The New York Post reports the following, on the “Principle of the Year”
“Get rid of her before it’s too late,” a 2007 letter urged District 27 Superintendent Michelle Lloyd-Bey, who oversees Queens principals…
…Sills, 48, was a graduate of the DOE’s “Leadership Academy,” which trains principals, and had little teaching experience. Insiders said she lacked literacy skills, noting her invitation to a Nov. 23, 2005, holiday buffet “in honor of my gradutitude” to employees, including “security personel” and “custodially staff members.”
Sills ruled by threats and intimidation, ex-staffers complained. She “yells at a volume that resounds throughout the building, slams doors and uses foul language,” a 2006 letter to Condon claims.
That letter also accuses Sills of racism: “She has hired only black teachers and has targeted white teachers and a secretary.” Many left or were forced out.
One former teacher charged that Sills fabricated several observations, rated her “unsatisfactory” and then forged her signature on the documents…
Maggie’s Notebook fills in some craziness from the school:
Marcella Sills is the principal at Queens Rockaway’s PS 106, a Title 1 School, 98% of the children are eligible for the free lunch program. The Free Lunch does not include learning. The New York Post has been busy skewering Sills. Parents say the school is rat-infested and children watch movies a good part of the day, quote “The kids have seen more movies than Siskel and Egert.” Substitutes are not called when a teacher doesn’t show. The school has not received Common Core math or reading books, and apparently have decided not to use whatever textbooks they’ve had in past years. Sills seldom occupies her school office, but she throws a heck of a party for the kids who can afford to rent the required clothing for a “wedding themed” event — bored children, learning nothing while risking rat-bite fever, leptospirosis, and maybe the bubonic plague.

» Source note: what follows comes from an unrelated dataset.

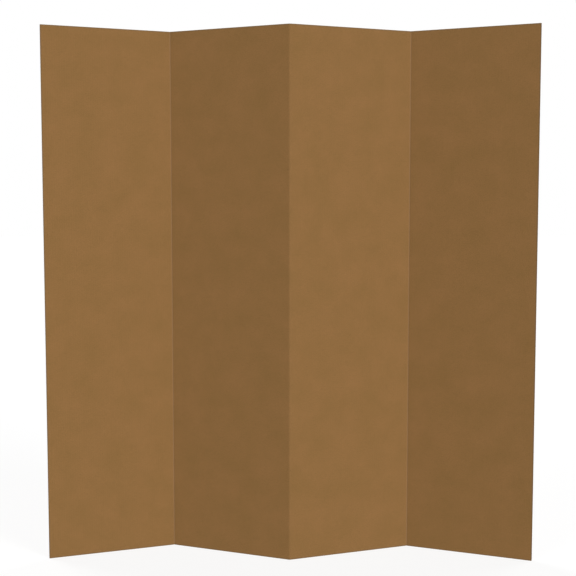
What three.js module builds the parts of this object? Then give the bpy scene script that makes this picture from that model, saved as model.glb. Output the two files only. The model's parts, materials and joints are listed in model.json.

Could you imagine having her as the principle… teachers? Via Nicholas Stix:
….A Department of Education spokesman said Sills was required to report her absences and tardiness to District 27 Superintendent Michelle Lloyd-Bey but would not say whether Sills did so last week.
Lloyd-Bey did not return a call. Sills hung up on a reporter.
When she is out, an assistant principal is left in charge. Yet Sills, who gets a $128,207 salary, also pockets overtime pay — $2,900 for 83 hours in 2011, the latest available records show.
“This school is a complete s- -thole, but nobody in a position of power comes to investigate. No one cares,” a community member said.
PS 106 families hope their cries for attention bring newly installed Schools Chancellor Carmen Fariña to the rescue, saying they can’t recall any prior DOE leader visiting the remote school.
She would find it sinking, they say.
The isolated building sits a block and a half from the beach, surrounded by vacant, weed-choked lots, the road behind it strewn with trash bags and broken TVs.
The floods of Hurricane Sandy in October 2012 wrecked a hangar-like annex, called the Early Childhood Academy, which housed pre-K, kindergarten and first and second grades. It has not been repaired.
Two kindergarten classes moved into “temporary classroom units” in the yard. The other children moved into the main building, forcing some classes to squeeze into small offices and storage rooms. The pre-K class sits in the auditorium, but has to move to the cafeteria during the movies.
Kids in several grades said that last week they watched “Fat Albert,” “Alvin and the Chipmunks” and “Monsters, Inc.,” but did not relish the downtime.
“I like gym. I like to draw,” said Charm Russell, 10, who added her peers are too restless and bored to watch the screen. “They’re always making noise, and there’s nothing entertaining going on. No art, no gym, no music class.”
More alarming, the teachers have gotten no curricula since Sandy. Last February, the DOE announced several new options, including “Go Math” for grades K-5, and “ReadyGen” or the state Education Department’s “Core Knowledge” for English language arts. The books cover the Common Core standards, skills that kids should master at each level.
But five months into the school year, PS 106 classes still don’t have the books or teacher’s guides.
“They have no reading program, no math program,” a source said, adding Sills blames outside administrators for not sending materials.
Teachers muddle through by printing out worksheets they find online, buying their own copy paper.